The trial court sustained Hendersons objections to numerous questions and answers in which Ly testified that she could not recall whether Randall or Henderson had made a particular statement. Lys confusion regarding who said what was due to the fact that both Randall and Henderson were sitting in the back seat while she was driving. At Hendersons request, the trial court excluded any statements attributed to Randall on the ground that they were irrelevant because the robbery charge against Mojahedi had been dismissed. Defense counsel also asserted that the admission of Randalls statements was not necessary to the admission of Hendersons statements, which were independently admissible.
Henderson contends the court erred in admitting the statement regarding the gun attributed to him by Ly without also admitting the statements attributed to Randall. He claims this error violated his rights to a fair trial and due process under the state and federal Constitutions by depriving him of his rights to confrontation and cross-examination. He also contends the court erred in denying his objections to Lys testimony on foundational grounds because the testimony was irrelevant under Evidence Code section 403 and incompetent under section 405. Specifically, he asserts that the testimony should have been excluded because she admitted some confusion regarding "who exactly said what."
We agree with the People that Henderson is estopped from challenging the exclusion of Randalls testimony because any error was invited by defense counsel, who requested that the testimony be excluded. "Defendant may not now complain that the court did exactly what he insisted upon. [Citation.]" (People v. Cooper (1991) 53 Cal.3d 771, 827, 281 Cal. Rptr. 90, 809 P.2d 865; see also People v. Gutierrez (2002) 28 Cal.4th 1083, 1139.)
With regard to Hendersons challenge of Lys testimony of his statements on foundational grounds, the record reflects that his trial counsel repeatedly objected to the testimony as speculative. These objections are sufficient to preserve Hendersons claim that the testimony regarding the gun should have been excluded on the ground that it was incompetent or irrelevant under sections 403 and 405.
On the merits, however, the claim fails. Section 403 provides in pertinent part: "(a) The proponent of the proffered evidence has the burden of producing evidence as to the existence of the preliminary fact, and the proffered evidence is inadmissible unless the court finds that there is evidence sufficient to sustain a finding of the existence of the preliminary fact, when: . . . [P] (4) The proffered evidence is of a statement or other conduct of a particular person and the preliminary fact is whether that person made the statement or so conducted himself." In applying this rule in deciding whether a statement attributed to the defendant is admissible, the court must decide "whether the evidence is sufficient to permit the jury to find . . . by a preponderance of the evidence" that the defendant made the statement. (People v. Marshall (1996) 13 Cal.4th 799, 832- 833, 919 P.2d 1280.)
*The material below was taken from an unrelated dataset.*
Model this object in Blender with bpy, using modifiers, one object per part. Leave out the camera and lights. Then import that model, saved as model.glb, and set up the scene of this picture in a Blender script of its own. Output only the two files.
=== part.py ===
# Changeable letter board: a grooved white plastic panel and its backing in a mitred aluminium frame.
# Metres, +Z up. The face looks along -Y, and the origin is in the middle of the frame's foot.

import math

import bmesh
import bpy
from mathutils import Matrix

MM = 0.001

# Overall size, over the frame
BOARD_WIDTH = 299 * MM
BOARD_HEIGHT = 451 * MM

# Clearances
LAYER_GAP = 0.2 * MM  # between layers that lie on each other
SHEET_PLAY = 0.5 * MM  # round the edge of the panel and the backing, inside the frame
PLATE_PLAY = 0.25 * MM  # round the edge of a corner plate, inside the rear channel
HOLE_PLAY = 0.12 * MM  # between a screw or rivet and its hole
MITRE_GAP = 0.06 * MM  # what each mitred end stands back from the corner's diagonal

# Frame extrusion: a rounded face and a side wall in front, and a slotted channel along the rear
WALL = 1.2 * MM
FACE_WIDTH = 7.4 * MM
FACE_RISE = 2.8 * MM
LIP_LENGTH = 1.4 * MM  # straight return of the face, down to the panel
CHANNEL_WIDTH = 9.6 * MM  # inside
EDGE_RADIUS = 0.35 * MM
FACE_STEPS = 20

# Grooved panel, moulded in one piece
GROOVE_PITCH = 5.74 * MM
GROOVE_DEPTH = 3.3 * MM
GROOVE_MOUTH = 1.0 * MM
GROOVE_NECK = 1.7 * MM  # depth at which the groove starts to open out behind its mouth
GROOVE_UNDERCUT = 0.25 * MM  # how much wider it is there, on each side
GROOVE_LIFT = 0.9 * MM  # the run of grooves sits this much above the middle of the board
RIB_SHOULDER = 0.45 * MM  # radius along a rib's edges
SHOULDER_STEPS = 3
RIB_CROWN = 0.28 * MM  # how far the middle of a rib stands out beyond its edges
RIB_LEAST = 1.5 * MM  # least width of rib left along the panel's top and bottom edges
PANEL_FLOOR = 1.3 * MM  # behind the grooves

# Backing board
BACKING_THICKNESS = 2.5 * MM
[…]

The court did not err in refusing to exclude Lys testimony under section 403. Pursuant to that section, "the preliminary fact questions listed in subdivision (a) [of Evidence Code section 403] . . . are not finally decided by the judge because they have been traditionally regarded as jury questions. The questions involve the credibility of testimony or the probative value of evidence that is admitted on the ultimate issues. It is the jurys function to determine the effect and value of the evidence addressed to it. . . . The judges function on questions of this sort is merely to determine whether there is evidence sufficient to permit a jury to decide the question. . . ." (People v. Lucas (1995) 12 Cal.4th 415, 466-467, 907 P.2d 373.) Regardless of Lys apparent confusion, she believed that Henderson had made the remark regarding the gun. If believed by the jury, this testimony was sufficient to prove that Henderson had made the statement. Section 403 does not require the exclusion of testimony in which the witness is uncertain about his recollection of events. Under the circumstances, it is for the jury to decide whether the recollections are accurate. (People v. Lewis (2001) 26 Cal.4th 334, 357-358.)
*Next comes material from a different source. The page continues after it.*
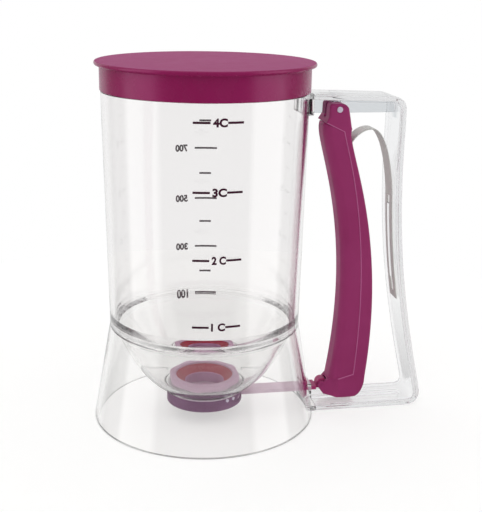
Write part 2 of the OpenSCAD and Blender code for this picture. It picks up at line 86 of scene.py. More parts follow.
def make_camera():
    data = bpy.data.cameras.new("camera")
    data.lens = CAMERA_LENS
    data.sensor_fit = "VERTICAL"
    data.sensor_height = SENSOR
    data.sensor_width = SENSOR
    data.clip_start = 0.01
    data.clip_end = 200
    level_right = CAMERA_FORWARD.cross(Vector((0, 0, 1))).normalized()
    level_up = level_right.cross(CAMERA_FORWARD)
    right = math.cos(CAMERA_ROLL) * level_right + math.sin(CAMERA_ROLL) * level_up
    up = math.cos(CAMERA_ROLL) * level_up - math.sin(CAMERA_ROLL) * level_right
    camera = bpy.data.objects.new("camera", data)
    turn = Matrix((right, up, -CAMERA_FORWARD)).transposed().to_4x4()
    camera.matrix_world = Matrix.Translation(CAMERA_PLACE * MM) @ turn
    bpy.context.scene.collection.objects.link(camera)
    bpy.context.scene.camera = camera


# --------------------------------------------------
# Node helpers
# --------------------------------------------------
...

Section 405 does not compel a different result. That section only applies to preliminary fact determinations that are not governed by section 403. As we have already noted, section 403 applies where, as here, "the proffered evidence is of a statement or other conduct of a particular person and the preliminary fact is whether that person made the statement or so conducted himself." ( § 403, subd. (a)(4).)
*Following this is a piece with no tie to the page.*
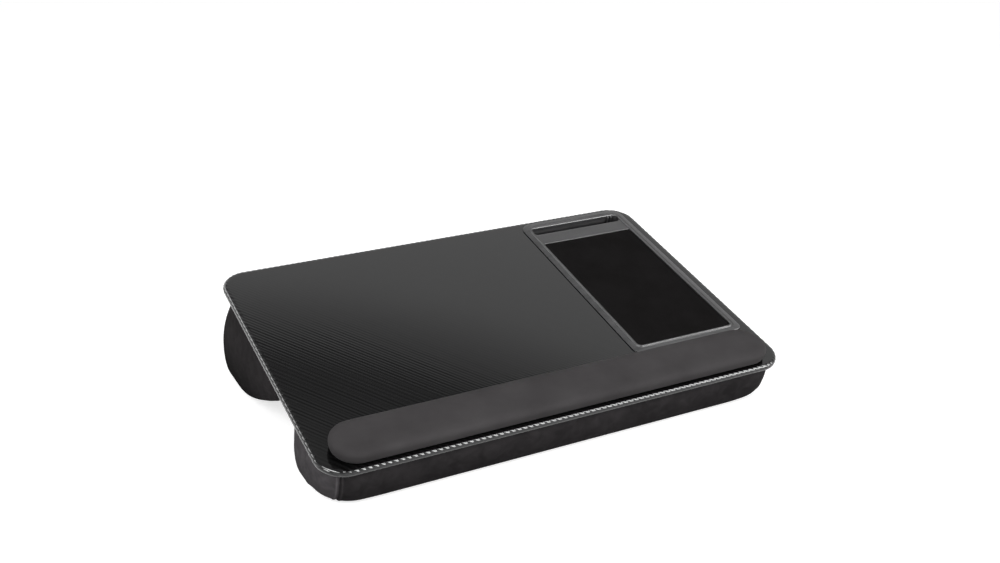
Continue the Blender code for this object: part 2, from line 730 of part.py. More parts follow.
class Bolster:
    """One bolster's section path and the rounding of its ends.

    Towards an end the section is drawn in twice: its walls move towards its middle by the plan rounding, and its
    foot rises towards the board by the end's rise.
    """

    def __init__(self, path, outer_rounds, inner_round, rise, rise_run):
        self.path = path
        self.outer_rounds = outer_rounds
        self.inner_round = inner_round
        self.rise = rise
        self.rise_run = rise_run
        self.outer_y = path[1][0]
        self.inner_y = path[-1][0]
        self.middle_y = (self.outer_y + self.inner_y) / 2
        self.hang_level = path[-1][1]
        self.depth = self.hang_level - min(z for _, z in path)

    def draw_in(self, y, z, distance):
        """A section point as it lies at a distance from the end plane."""
        depth_share = max(self.hang_level - z, 0) / self.depth
        radius = self.inner_round
        if (y - self.middle_y) * (self.outer_y - self.middle_y) > 0:
            high, low = self.outer_rounds
            radius = low + (high - low) * (1 - depth_share) ** 2
        half = abs(self.outer_y - self.middle_y)
        draw = 1 - fillet(distance, radius, radius) / half
        lift = fillet(distance, self.rise, self.rise_run) * depth_share
        return self.middle_y + (y - self.middle_y) * draw, z + lift

    def ring(self, path, distance, end_x, side):
        x = side * (end_x - distance)
        return [(x, *self.draw_in(y, z, distance)) for y, z in path]

    def inset_path(self, inset):
        """The path from the board's underside down, moved inwards along its own normals."""
        lower = [point for point in self.path[1:-1] if point[1] < FILL_TOP]
        points = [(self.outer_y, FILL_TOP)] + lower + [(self.inner_y, FILL_TOP)]
        turn = 1 if self.outer_y > self.inner_y else -1
        last = len(points) - 1
        moved = []
        for index, (y, z) in enumerate(points):
            along = Vector(points[min(index + 1, last)]) - Vector(points[max(index - 1, 0)])
            along.normalize()
            inward = Vector((turn * along.y, -turn * along.x))
            if index in (0, last):
                moved.append((y + inset / inward.x, z))
            else:
                moved.append((y + inset * inward.x, z + inset * inward.y))
        return moved


def panel_distances():
    """Distances from the end plane of the end panel's rings: closer together where the rounding is tight."""
    widest = END_PANEL_WIDTH - SEAM_GAP
    turns = [step / END_PANEL_STEPS for step in range(END_PANEL_STEPS + 1)]
    return [widest * (1 - math.sin(math.pi / 2 * turn)) for turn in turns]


def wrap_distances(bolster):
    """Distances of the wrap's rings: its seam, the end's rounding in plan, then to where its foot lies flat."""
    reach = max(bolster.outer_rounds)
    distances = [END_PANEL_WIDTH + (reach - END_PANEL_WIDTH) * share for share in WRAP_RING_SHARES]
    if bolster.rise_run > reach:
        distances += [reach + (bolster.rise_run - reach) * share for share in RISE_RING_SHARES]
    return distances


def close_end(shape, ring, side):
    """A crowned cap over a closed ring: a smaller ring, pushed out, then a point at its middle."""
    middle = sum((vert.co for vert in ring), Vector()) / len(ring)
    outwards = Vector((side, 0, 0))
    inner = [
        middle + (vert.co - middle) * END_CROWN_SHARE + outwards * END_CROWN * (1 - END_CROWN_SHARE**2)
        for vert in ring
    ]
    crown = add_ring(shape, inner)
    skin(shape, [ring, crown], closed=True)
    fan(shape, crown, shape.verts.new(middle + outwards * END_CROWN), closed=True)


def wrap_mesh(name, bolster):
    shape = bmesh.new()
    distances = wrap_distances(bolster)
    places = [(-1, distance) for distance in distances] + [(1, distance) for distance in reversed(distances)]
    rings = [add_ring(shape, bolster.ring(bolster.path, distance, END_CAP_X, side)) for side, distance in places]
    skin(shape, rings, closed=False)
    face_outwards(shape, (0, bolster.middle_y, bolster.hang_level - bolster.depth / 2))
    return mesh_from(name, shape)


def end_panel_mesh(name, bolster, side):
    """An end panel: the section below the hem, drawn in ring by ring and closed by a crowned cap."""
    shape = bmesh.new()
    sections = [bolster.ring(bolster.path[1:], distance, END_CAP_X, side) for distance in panel_distances()]
    rings = [add_ring(shape, section) for section in sections]
    skin(shape, rings, closed=False)
    inner_top = sections[-1][-1]
    corner = shape.verts.new((inner_top[0], inner_top[1], HEM_TOP))
    close_end(shape, rings[-1] + [corner], side)
    face_outwards(shape, (side * SEAM_X, bolster.middle_y, bolster.hang_level - bolster.depth / 2))
    return mesh_from(name, shape)


def fill_mesh(name, bolster):
    inset = COVER_THICKNESS + FIT_GAP
    path = bolster.inset_path(inset)
    distances = panel_distances()[::-1] + wrap_distances(bolster)
    places = [(-1, distance) for distance in distances] + [(1, distance) for distance in reversed(distances)]
    shape = bmesh.new()
    rings = [add_ring(shape, bolster.ring(path, distance, END_CAP_X - inset, side)) for side, distance in places]
    for ring in rings:
        for vert in (ring[0], ring[-1]):
            vert.co.z = FILL_TOP
    skin(shape, rings, closed=True)
    close_end(shape, rings[0], -1)
    close_end(shape, rings[-1], 1)
    bmesh.ops.recalc_face_normals(shape, faces=shape.faces)
    return mesh_from(name, shape)


def make_bolster(desk, name, bolster, cloth, stuffing):
    """A bolster: its wrap, which keeps clear of the phone trough, its two end panels and its stuffing."""
    wrap = desk.piece(name + "_wrap", wrap_mesh(name + "_wrap", bolster), cloth)
    wall(wrap, COVER_THICKNESS)
    inwards = -1 if bolster.outer_y > 0 else 1
    y = bolster.outer_y + inwards * STAPLE_INSET
    holes = leg_holes_mesh(name + "_hem_holes", y, HEM_TOP - COVER_THICKNESS - FIT_GAP, STAPLE_TOP)
    desk.cut(wrap, name + "_hem_holes", holes)
    notch = flat_mesh(name + "_hem_notch", [trough_outline(FIT_GAP)], BASE_TOP, STAPLE_TOP)
    desk.cut(wrap, name + "_hem_notch", notch)
    for side, end in ((-1, "left"), (1, "right")):
        panel = f"{name}_end_{end}"
        wall(desk.piece(panel, end_panel_mesh(panel, bolster, side), cloth), COVER_THICKNESS)
    desk.piece(name + "_fill", fill_mesh(name + "_fill", bolster), stuffing)


def make_bolsters(desk):
    cloth = material("bolster_suede", (0.017, 0.016, 0.016), 0.9)
    stuffing = material("bolster_stuffing", (0.75, 0.75, 0.72), 0.95)
    front = Bolster(
        front_path(), (FRONT_PLAN_ROUND, FRONT_PLAN_ROUND), FRONT_INNER_ROUND, FRONT_RISE, FRONT_RISE_RUN
    )
    rear = Bolster(
        rear_path(), (REAR_PLAN_ROUND_TOP, REAR_PLAN_ROUND_LOW), REAR_INNER_ROUND, REAR_RISE, REAR_RISE_RUN
    )
    make_bolster(desk, "front_bolster", front, cloth, stuffing)
    make_bolster(desk, "rear_bolster", rear, cloth, stuffing)


# Staples


def staple_outline():
    """A staple seen along Y: a crown with two legs, as (x, z) points."""
    half = STAPLE_CROWN / 2
    crown_bottom = STAPLE_TOP - STAPLE_WIRE
    leg_bottom = STAPLE_TOP - STAPLE_LEG
    return [
        (-half, STAPLE_TOP),
        (-half, leg_bottom),
        (-half + STAPLE_WIRE, leg_bottom),
        (-half + STAPLE_WIRE, crown_bottom),
        (half - STAPLE_WIRE, crown_bottom),
        (half - STAPLE_WIRE, leg_bottom),
        (half, leg_bottom),
        (half, STAPLE_TOP),
    ]


def staple_mesh():
    shape = bmesh.new()
    ends = (-STAPLE_WIDTH / 2, STAPLE_WIDTH / 2)
    rings = [add_ring(shape, [(x, end, z) for x, z in staple_outline()]) for end in ends]
    skin(shape, rings, closed=True)
    for ring in rings:
        shape.faces.new(ring)
    bmesh.ops.recalc_face_normals(shape, faces=shape.faces)
    return mesh_from("staple", shape)


def make_staples(desk):
    steel = metal("staple_steel", (0.60, 0.60, 0.62), 0.35)
    mesh = staple_mesh()
    row = COVER_EDGE - STAPLE_INSET
    for side, name in ((-1, "front_staple"), (1, "rear_staple")):
        for index, x in enumerate(staple_places()):
            staple = desk.piece(f"{name}_{index + 1}", mesh, steel)
            staple.location = (x, side * row, 0)


def centre_on_ground(desk):
    """Slides the board frame along Y so that the origin is under the middle of the whole object."""
    bpy.context.view_layer.update()
    graph = bpy.context.evaluated_depsgraph_get()
    reaches = []
    for item in desk.parts.objects:
        if item.type == "MESH":
            seen = item.evaluated_get(graph)
            reaches += [(item.matrix_world @ vert.co).y for vert in seen.data.vertices]
    desk.frame.location.y = -(min(reaches) + max(reaches)) / 2


def main():
    clear_scene()
    desk = Desk()
    make_laminate(desk)
    make_top_board(desk)
    make_base_board(desk)
    make_board_tape(desk)
    make_lining(desk)
    make_bezel(desk)
    make_mouse_pad(desk)
    make_wrist_rest(desk)
    make_bolsters(desk)
    make_staples(desk)
    centre_on_ground(desk)


main()
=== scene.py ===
# %% [markdown]
# A lap desk, dressed for a studio picture. The solids that a workshop would cut and sew come in as a fixed
# frame, and this notebook gives each one its surface: an embossed film, moulded plastic, knitted cloth, a padded
# skin and two stuffed bolsters in suede cloth. Each new surface is worked out as arrays of points, so that its
# shape is a formula that can be read and changed.

# %% Load the frame
import json
import math

import bpy
import numpy as np
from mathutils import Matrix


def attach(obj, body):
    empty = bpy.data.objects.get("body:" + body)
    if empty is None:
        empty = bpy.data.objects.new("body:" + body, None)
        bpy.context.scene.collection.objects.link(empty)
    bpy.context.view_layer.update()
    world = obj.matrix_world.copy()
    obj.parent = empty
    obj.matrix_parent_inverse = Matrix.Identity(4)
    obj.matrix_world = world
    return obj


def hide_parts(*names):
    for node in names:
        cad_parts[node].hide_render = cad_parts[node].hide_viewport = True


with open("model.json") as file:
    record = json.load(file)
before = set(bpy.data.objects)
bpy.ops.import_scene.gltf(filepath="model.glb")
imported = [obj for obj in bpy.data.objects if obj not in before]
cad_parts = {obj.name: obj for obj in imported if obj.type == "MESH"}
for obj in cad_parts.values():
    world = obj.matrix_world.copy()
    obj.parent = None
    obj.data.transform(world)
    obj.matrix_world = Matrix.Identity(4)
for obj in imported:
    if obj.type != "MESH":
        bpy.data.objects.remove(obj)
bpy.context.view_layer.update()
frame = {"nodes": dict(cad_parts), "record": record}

nodes = frame["nodes"]
print("solids in the frame:", len(nodes))

# %% [markdown]
# The board slopes, and everything on it is easier to describe flat. So the board gets its own frame, with its
# origin at the middle of its top, Y to the rear and Z out of the top. The slope is read from the axis of the
# mouse pad's mount, and the origin from the corners of the laminate, seen in turned coordinates. The two
# functions below carry arrays of points both ways.

# %% The board's own frame
MM = 0.001

pad_mount = [m for m in frame["record"]["mounts"] if m["name"] == "mouse_pad_face"][0]
SLOPE = math.atan2(-pad_mount["axis"][1], pad_mount["axis"][2])
ACROSS_SLOPE = np.array([
    [1, 0, 0],
    [0, math.cos(SLOPE), -math.sin(SLOPE)],
    [0, math.sin(SLOPE), math.cos(SLOPE)],
])


def node_points(node):
    points = np.zeros(len(nodes[node].data.vertices) * 3)
    nodes[node].data.vertices.foreach_get("co", points)
    return points.reshape(-1, 3)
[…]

In any event, any error in admitting Lys testimony was harmless. As Henderson notes, Ly qualified her testimony by indicating that she was not positive whether Henderson was referring to himself or someone else when he referred to the gun, and she repeatedly emphasized that "I cant pinpoint and say who exactly said what." Moreover, the victim testified that Henderson robbed him at gunpoint, and one of Hendersons other companions testified that Henderson admitted doing so. Under the circumstances, it is not reasonably likely that Henderson would have achieved a more favorable result had the evidence been excluded. (People v. Watson (1956) 46 Cal.2d 818, 836, 299 P.2d 243.) Because Lys testimony merely corroborated that of the victim and Ghiai, any federal constitutional error in admitting the testimony was also harmless beyond a reasonable doubt. (Chapman v. California (1967) 386 U.S. 18, 24, 17 L. Ed. 2d 705, 87 S. Ct. 824; see People v. Farnam (2002) 28 Cal.4th 107, 158 [purported error in admitting hearsay testimony that corroborated other testimony was harmless under Chapman].) In reaching these conclusions, we reject Hendersons attempt to cast the evidence in the light most favorable to him.
The judgment is affirmed.
We concur: GILBERT, P.J., COFFEE, J. --------------- Notes: All further statutory references are to the Evidence Code.